Esta dependência direta
do nacionalismo no país e do futebol se observa na repercussão que as tragédias
futebolísticas têm sobre o povo brasileiro. Até hoje, a opinião que o cidadão médio
tem é de que a Copa de 2014 não deveria ter ocorrido no Brasil devido ao Mineirazo (o vexaminoso Brasil 1 x 7
Alemanha). Isso demonstra uma falta de espírito crítico indescritível. O mesmo
cidadão poderia ser contrário ao evento devido ao roubo anunciado que este
representava, ou ao desperdício de dinheiro público que fatalmente ocorreria –
e que poderia ser gasto em outras áreas.
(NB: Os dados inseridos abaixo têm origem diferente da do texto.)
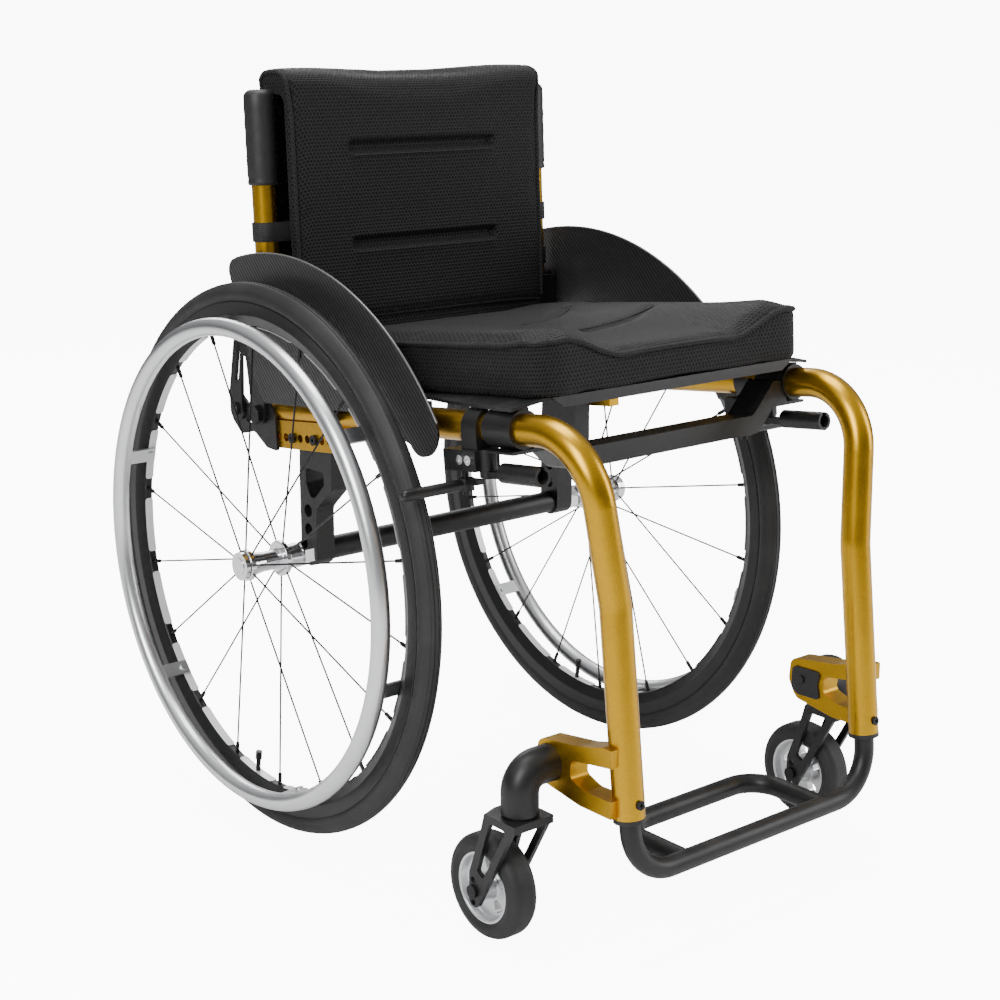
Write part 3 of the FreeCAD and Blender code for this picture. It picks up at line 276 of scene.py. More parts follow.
class Twill(Effect):
    """Slanted cords of a twill weave, with a finer cross thread."""

    name = "twill"
    inputs = (("Pitch", 0.004),)
    outputs = ("Cord", "Thread")

    def wire(self, graph: Graph, given: Given) -> Outputs:
        """Sine waves across and along the slant."""
        turns = graph.math("DIVIDE", 2.0 * math.pi, given("Pitch"))
        slant = 0.707
        across = graph.vector("DOT_PRODUCT", given("Place"), (0.0, slant, -slant))
        along = graph.vector("DOT_PRODUCT", given("Place"), (0.0, slant, slant))
        cord = graph.math("SINE", graph.math("MULTIPLY", across, turns))
        finer = graph.math("MULTIPLY", turns, 2.0)
        thread = graph.math("SINE", graph.math("MULTIPLY", along, finer))
        return {"Cord": graph.ease(cord, -0.7, 0.8), "Thread": graph.ease(thread, -1.0, 1.0)}


GRAIN, EDGE_WEAR_AND_HIGHLIGHT, DUST, HOLES, TWILL = FineGrain(), EdgeRub(), Dust(), HexHoles(), Twill()


# ---------------------------------------------------------------- finishes

class Finish:
    """A named surface. Each kind builds its own material once."""

    name: str

    def dress(self, graph: Graph, shader: Node, place: Socket) -> None:
        """Fill in the Principled BSDF, with Object coordinates to place patterns by."""
        raise NotImplementedError

    def material(self) -> bpy.types.Material:
        """The finish's material, built the first time it is asked for."""
        title = "finish_" + self.name
        known = bpy.data.materials.get(title)
        if known is not None:
            return known
        made = bpy.data.materials.new(title)
        made.use_nodes = True
        graph = Graph(made.node_tree)
        shader = made.node_tree.nodes["Principled BSDF"]
        self.dress(graph, shader, graph.add("ShaderNodeTexCoord").outputs["Object"])
        return made

    def cover(self, piece: Piece) -> None:
        """Put the finish on the whole of a piece."""
        piece.data.materials.clear()
        piece.data.materials.append(self.material())


def bump(graph: Graph, shader: Node, height: Socket, depth: float) -> None:
    """Give a shader a bumpy normal.

    Args:
        graph: the material's graph.
        shader: the shader to change.
        height: the bumps, between 0 and 1.
        depth: how tall they are, in metres.
    """
    values = {"Strength": 1.0, "Distance": depth, "Height": height}
    node = graph.fill(graph.add("ShaderNodeBump"), values)
    graph.feed(shader.inputs["Normal"], node.outputs[0])


@dataclass(frozen=True)
class Coating(Finish):
    """Paint, plastic or bare metal with grain, slow changes of tone, dust, and edges lightened for
    wear and as a painted highlight.
    """

    name: str
    colour: Colour
    deep: Colour
    metallic: float
    roughness: float
    grain: float = 900.0
    depth: float = 0.00002
    coat: float = 0.0
    rub: float = 0.3
    rubbed: Colour = (0.35, 0.34, 0.33)
    dust: float = 0.1
    dust_colour: Colour = (0.42, 0.4, 0.37)
    coat_roughness: float = 0.25
    rub_reach: float = 0.0008

    def dress(self, graph: Graph, shader: Node, place: Socket) -> None:
        """Mix the two tones by the grain, then lighten the edges for wear and as a painted
        highlight, and lay the dust.
        """
        grain = GRAIN.place(graph, Place=place, Scale=self.grain).outputs
        tone = graph.math("MULTIPLY_ADD", grain["Sparkle"], 0.45,
                          graph.math("MULTIPLY", grain["Tone"], 0.55), clamp=True)
        colour = graph.mix(tone, self.deep, self.colour)
        # Edges take a lighter colour: partly wear, partly a painted highlight.
        rub = EDGE_WEAR_AND_HIGHLIGHT.place(graph, Place=place, Radius=self.rub_reach).outputs["Rub"]
        colour = graph.mix(graph.math("MULTIPLY", rub, self.rub), colour, self.rubbed)
        dust = DUST.place(graph, Place=place).outputs["Dust"]
        veil = graph.math("MULTIPLY", dust, self.dust)
        rough = graph.math("MULTIPLY_ADD", grain["Tone"], 0.14, self.roughness - 0.07)
        graph.fill(shader, {
            "Base Color": graph.mix(veil, colour, self.dust_colour),
            "Roughness": graph.math("ADD", rough, veil, clamp=True),
            "Metallic": self.metallic,
            "Coat Weight": self.coat,
            "Coat Roughness": self.coat_roughness})
        bump(graph, shader, grain["Height"], self.depth)


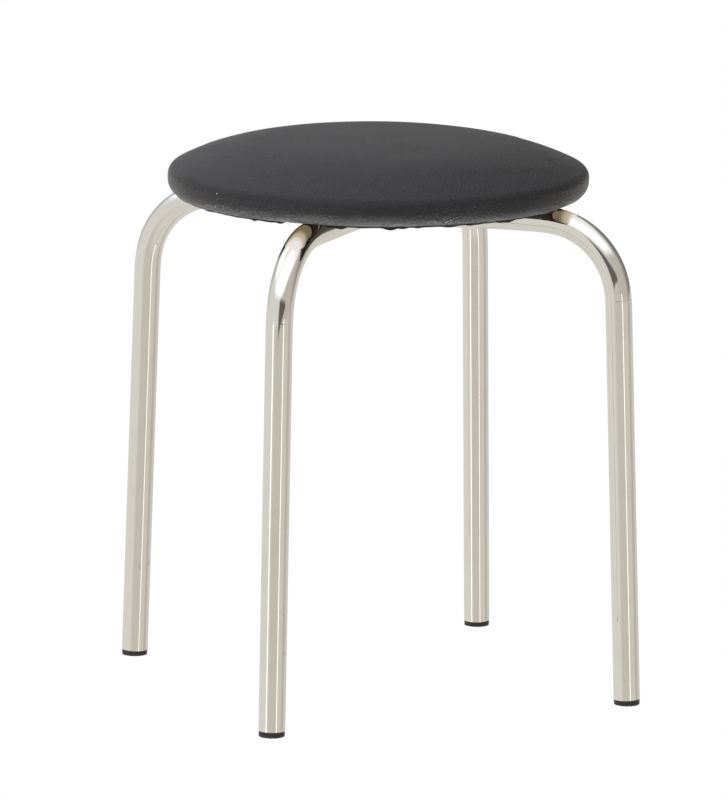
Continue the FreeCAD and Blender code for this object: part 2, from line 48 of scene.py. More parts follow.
def addNode(tree, kind, sockets=None, **settings):
    node = tree.nodes.new(kind)
    for key, value in settings.items():
        setattr(node, key, value)
    for key, value in (sockets or {}).items():
        if isinstance(value, bpy.types.NodeSocket):
            tree.links.new(value, node.inputs[key])
        else:
            node.inputs[key].default_value = value
    node.location = (190 * (len(tree.nodes) % 12), -260 * (len(tree.nodes) // 12))
    return node


def calc(tree, operation, *values, clamp=False):
    node = addNode(tree, "ShaderNodeMath", dict(enumerate(values)), operation=operation, use_clamp=clamp)
    return node.outputs[0]


def times(tree, first, second):
    return calc(tree, "MULTIPLY", first, second)


def minus(tree, first, second):
    return calc(tree, "SUBTRACT", first, second)


def vectorCalc(tree, operation, *values):
    node = addNode(tree, "ShaderNodeVectorMath", dict(enumerate(values)), operation=operation)
    return node.outputs["Value" if operation in ("DOT_PRODUCT", "LENGTH") else "Vector"]


def smoothRange(tree, value, low, high, toLow=0.0, toHigh=1.0):
    node = addNode(tree, "ShaderNodeMapRange", {"Value": value, "From Min": low, "From Max": high,
                   "To Min": toLow, "To Max": toHigh}, interpolation_type="SMOOTHSTEP")
    return node.outputs["Result"]


def mixColour(tree, factor, first, second):
    return addNode(tree, "ShaderNodeMix", {0: factor, 6: first, 7: second}, data_type="RGBA").outputs[2]


def addNoise(tree, vector, scale, detail=2.0, roughness=0.5, distortion=0.0):
    return addNode(tree, "ShaderNodeTexNoise", {"Vector": vector, "Scale": scale, "Detail": detail,
                   "Roughness": roughness, "Distortion": distortion}).outputs


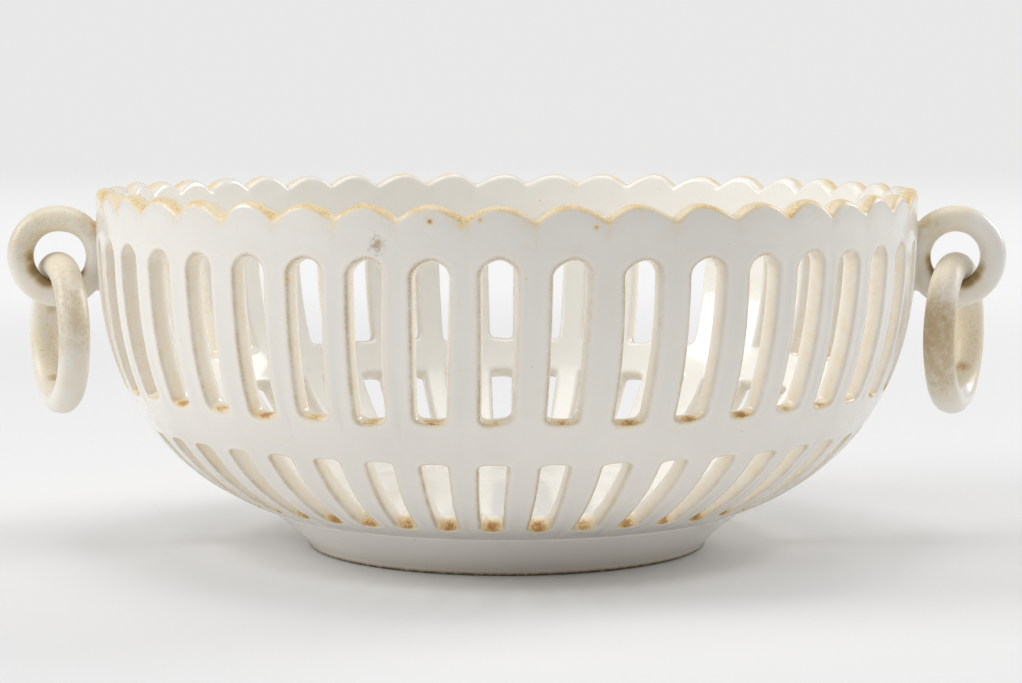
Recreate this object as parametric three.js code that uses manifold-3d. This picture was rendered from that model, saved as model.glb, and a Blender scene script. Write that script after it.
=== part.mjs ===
// A pierced creamware basket: a bowl on a foot ring, with a scalloped rim, two tiers of slots,
// and on each side a fixed ring that holds a loose ring.
// Millimetres, +Z up, the front is -Y, the origin is the centre of the face the foot stands on.

import * as THREE from "three";
import { mergeVertices } from "three/addons/utils/BufferGeometryUtils.js";
import Module from "manifold-3d";

const wasm = await Module();
wasm.setup();

// Bowl, from the table upwards: each band or tier adds its own height.
const footHeight = 8;
const lowerBand = 6;
const lowerSlotHeight = 18.8;
const middleBand = 10;
const upperSlotHeight = 37.2;
const rimBand = 9.6;
const scallopDepth = 2.8;
const lobeFullness = 1.35;

// Wall: one flattened oval curve, widest a little under the rim.
const rimRadius = 104.9;
const wallThickness = 4.7;
const widestBelowRim = 5;
const curveBelowFootTop = 5.7;
const curveFullness = 2.61;
const curveRise = 2.87;
const lipRounding = 1.4;

// Foot ring. It flares out and up to footTopRadius, under the wall.
const footTopRadius = 59;
const footBottomRadius = 51;
const footRingThickness = 6;
const footEdgeChamfer = 0.8;

// Slots: as many on the front half as on the back, with a wider bar behind each handle.
const slotsPerHalf = 21;
const handleBarAngle = THREE.MathUtils.degToRad(12.4);
const upperSlotTopWidth = 8.8;
const upperSlotBottomWidth = 7.6;
const upperSlotTopRounding = 3.9;
const upperSlotBottomRounding = 1.8;
const lowerSlotTopWidth = 7.8;
const lowerSlotBottomWidth = 5.6;
const lowerSlotRounding = 1.7;

// The slots were cut by hand: their spacing drifts a little round the front, and the back half is
// turned a little against the front.
const driftOffset = THREE.MathUtils.degToRad(0.35);
const driftLong = THREE.MathUtils.degToRad(0.6);
const driftShort = THREE.MathUtils.degToRad(0.45);
const backTurn = THREE.MathUtils.degToRad(1.06);

// The front slots also lean: the front of the wall is twisted by this angle at the table, and not
// at all at their tops.
const frontTwist = THREE.MathUtils.degToRad(2.8);

// Fixed ring: a torus in a radial upright plane, pressed on the wall with slip.
const handleBelowRim = 18.2;
const fixedRingHole = 12.7;
const fixedRingTube = 6.8;
const fixedRingSunkIn = 2.2;
const slipWeb = 1;
const slipHeight = 21.6;
const slipWidth = 9.6;
const slipReach = 3.2;
const slipFlare = 0.8;

// Loose ring: hangs on the bottom of the fixed ring, turned out of the radial plane. Its section
// is an oval, wider along the ring's axis than it is thick.
const looseRingHole = 27.6;
const looseRingTube = 7.2;
const looseRingWidth = 8;
const looseRingTurn = THREE.MathUtils.degToRad(22);

// Clearance between pieces that touch.
const gap = 0.3;

// Facet counts.
const footSegments = 48;
const ringSegments = 36;
const tubeSegments = 12;

// Heights that follow from the stack.
const lowerSlotBottom = footHeight + lowerBand;
const lowerSlotTop = lowerSlotBottom + lowerSlotHeight;
const upperSlotBottom = lowerSlotTop + middleBand;
const upperSlotTop = upperSlotBottom + upperSlotHeight;
const rimHeight = upperSlotTop + rimBand + scallopDepth;
const widestHeight = rimHeight - widestBelowRim;
const curveRoot = footHeight - curveBelowFootTop;
const underside = footHeight + gap;

// Outer radius of the wall at a height.
function wallRadius(z) {
  const depth = Math.max(widestHeight - z, 0) / (widestHeight - curveRoot);
  return rimRadius * (1 - depth ** curveRise) ** (1 / curveFullness);
}

// Height of the wall's outer face at a radius, below its widest place.
function wallHeight(radius) {
  const depth = (1 - (radius / rimRadius) ** curveFullness) ** (1 / curveRise);
  return widestHeight - depth * (widestHeight - curveRoot);
}

// Place of the handle, from the wall that carries it.
const handleHeight = rimHeight - handleBelowRim;
const fixedRingRadius = (fixedRingHole + fixedRingTube) / 2;
const fixedRingReach = fixedRingRadius + fixedRingTube / 2;
const handleDistance = wallRadius(handleHeight) + fixedRingReach - fixedRingSunkIn;
const looseRingRadius = (looseRingHole + looseRingTube) / 2;
const looseRingDrop = fixedRingHole / 2 - gap - looseRingTube / 2 + looseRingRadius;

const glaze = new THREE.MeshStandardMaterial({ color: 0xd9d4cb, roughness: 0.22, metalness: 0 });
const stainedGlaze = new THREE.MeshStandardMaterial({ color: 0xcfc3ad, roughness: 0.3, metalness: 0 });
const slip = new THREE.MeshStandardMaterial({ color: 0xd6cfc2, roughness: 0.3, metalness: 0 });

// A closed geometry with its shared vertices merged.
function closed(geometry) {
  const bare = geometry.clone();
  bare.deleteAttribute("normal");
  bare.deleteAttribute("uv");
  return mergeVertices(bare);
}

// The same as a solid that can be joined and cut.
function toSolid(geometry) {
  const merged = closed(geometry);
  return new wasm.Manifold(
    new wasm.Mesh({
      numProp: 3,
      vertProperties: merged.attributes.position.array,
      triVerts: new Uint32Array(merged.index.array),
    }),
  );
}

// A solid as a geometry with flat faces.
function toGeometry(solid) {
  const mesh = solid.getMesh();
  const indexed = new THREE.BufferGeometry();
  indexed.setAttribute("position", new THREE.BufferAttribute(mesh.vertProperties, 3));
  indexed.setIndex(new THREE.BufferAttribute(mesh.triVerts, 1));
  const flat = indexed.toNonIndexed();
  flat.computeVertexNormals();
  return flat;
}

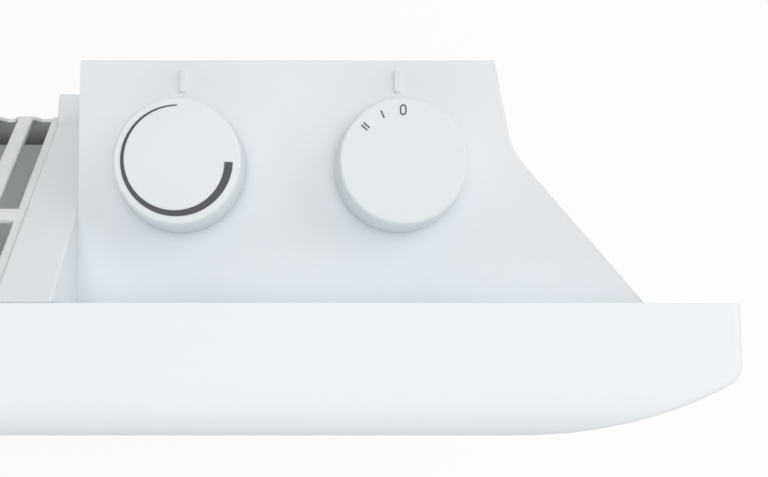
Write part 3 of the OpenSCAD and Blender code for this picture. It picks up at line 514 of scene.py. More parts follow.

Porém, a dimensão da tragédia
futebolística, ao menos no imaginário coletivo, foi maior do que a
socioeconômica que permeou o mesmo evento. É sintomático que o “7x1” tenha
ferido mais o nosso orgulho nacional que o desperdício e o roubo dos cofres
públicos.
Com efeito, isso só
poderia ocorrer em um país com nacionalismo débil e cidadania frágil. Só
poderia ocorrer em um país sem senso da própria história, da própria cultura,
de seu lugar no mundo. Em um país de tantos possíveis símbolos nacionais
nobres, relegados ao desprezo, quando não ao completo esquecimento. De fato, só
poderia ocorrer onde pouquíssimos entendem que um país sério é aquele que se
faz de cidadãos, mais que de torcedores.
De fato, isso só poderia
ocorrer em um país com nacionalismo débil e cidadania frágil, como o Brasil.